Brookings President Strobe Talbott announced today that four new visiting fellows will join the Center for Northeast Asian Policy Studies (CNAPS) for its spring 2012 fellowship program. This group of CNAPS visiting fellows includes scholars from Macau, Mongolia, Taiwan and Vietnam, who will be in residence at Brookings through June 29. The research theme for the 2011-2012 fellowship year is “organizing for national security decisionmaking.”
“I am pleased to welcome this group of rising thought leaders from across East Asia to CNAPS and the Brookings community,” Talbott said. “By drawing on their considerable experiences as policy experts and practitioners, they are sure to make important contributions both in Washington and in their own countries.”
CNAPS hosts two separate classes of fellows per academic year—one in the fall and another in the spring. The fall class regularly includes fellows from China, Japan, and Korea, and is in residence at Brookings from August to December. The CNAPS fellowship program is now in its fourteenth year.
The spring term’s fellows are:
- Yufan Hao is a professor of political science and dean of the Faculty of Social Sciences and Humanities at the University of Macau. His areas of expertise are U.S.-China relations, Chinese foreign policymaking, Chinese politics, and Macau politics. While at Brookings, Dr. Hao will research and write about “Dilemma of Openness: Societal Factors in China’s National Security and Foreign Policy Decision Making.”
- Kwei-Bo Huang is an associate professor in the Department of Diplomacy and director of the Center for Foreign Policy Studies at the College of International Affairs, National Chengchi University, Taipei. His research interests include international conflict management, public diplomacy, U.S. foreign policy, and international relations of Southeast Asia. Dr. Huang’s research at CNAPS will focus on “Meliorating Taiwan’s National Security Decision-making: Organizational and Political Perspectives.”

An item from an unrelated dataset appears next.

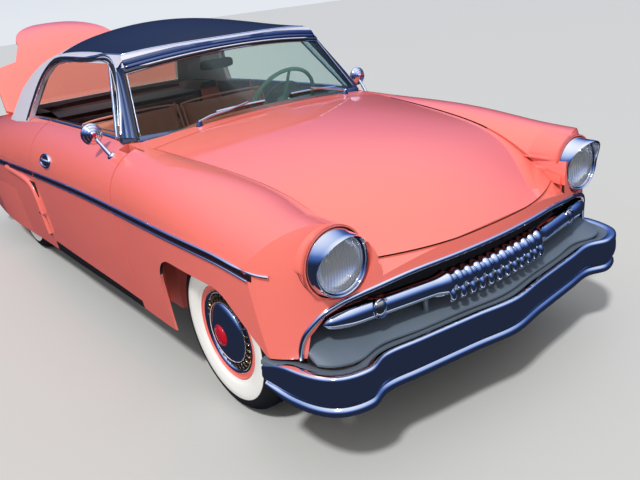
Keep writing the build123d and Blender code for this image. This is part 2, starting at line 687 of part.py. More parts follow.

- Nguyen Nam Duong is currently assistant director-general of the Institute for Foreign Policy and Strategic Studies in the Diplomatic Academy of Vietnam, a think tank affiliated with Vietnam’s Ministry of Foreign Affairs. Dr. Nguyen’s research interests include the international relations of the Asia-Pacific, Asia-Pacific regional security issues, and Vietnamese foreign policy. His CNAPS working paper is tentatively entitled “Reorganizing for the Sake of National Interest: Interagency Cooperation in Vietnam and the Establishment of a Vietnam-U.S. Strategic Partnership.”
- Nyamosor Tuya served as Mongolia’s foreign minister during 1998-2000. She has also worked as director of policy planning for Mongolia’s Ministry of Foreign Affairs during 1996-1998, and most recently, as minister-counselor at the Mission of Mongolia to the United Nations during 2010-2011. Ms. Tuya’s research interests include democracy and democratization, nuclear disarmament and nonproliferation, international peace and security, and gender equality. Her research project at Brookings will focus on “Mongolia’s Nuclear Weapons-Free Status: Recognition Versus Institutionalization.”
Established in 1998, CNAPS promotes research, analysis and exchange and is designed to enhance policy development and understanding on the pressing political, security and economic issues facing Northeast Asia. The Visiting Fellows Program, the Center’s flagship initiative, offers mid-career fellowships that bring up to eight fellows each year from Northeast Asia to Brookings to conduct research and interact with the U.S. policymaking and academic communities. Under the direction of Brookings Senior Fellow Richard Bush, CNAPS also sponsors an array of policy-oriented seminars, discussions, and publications, including the Brookings Northeast Asia Commentary.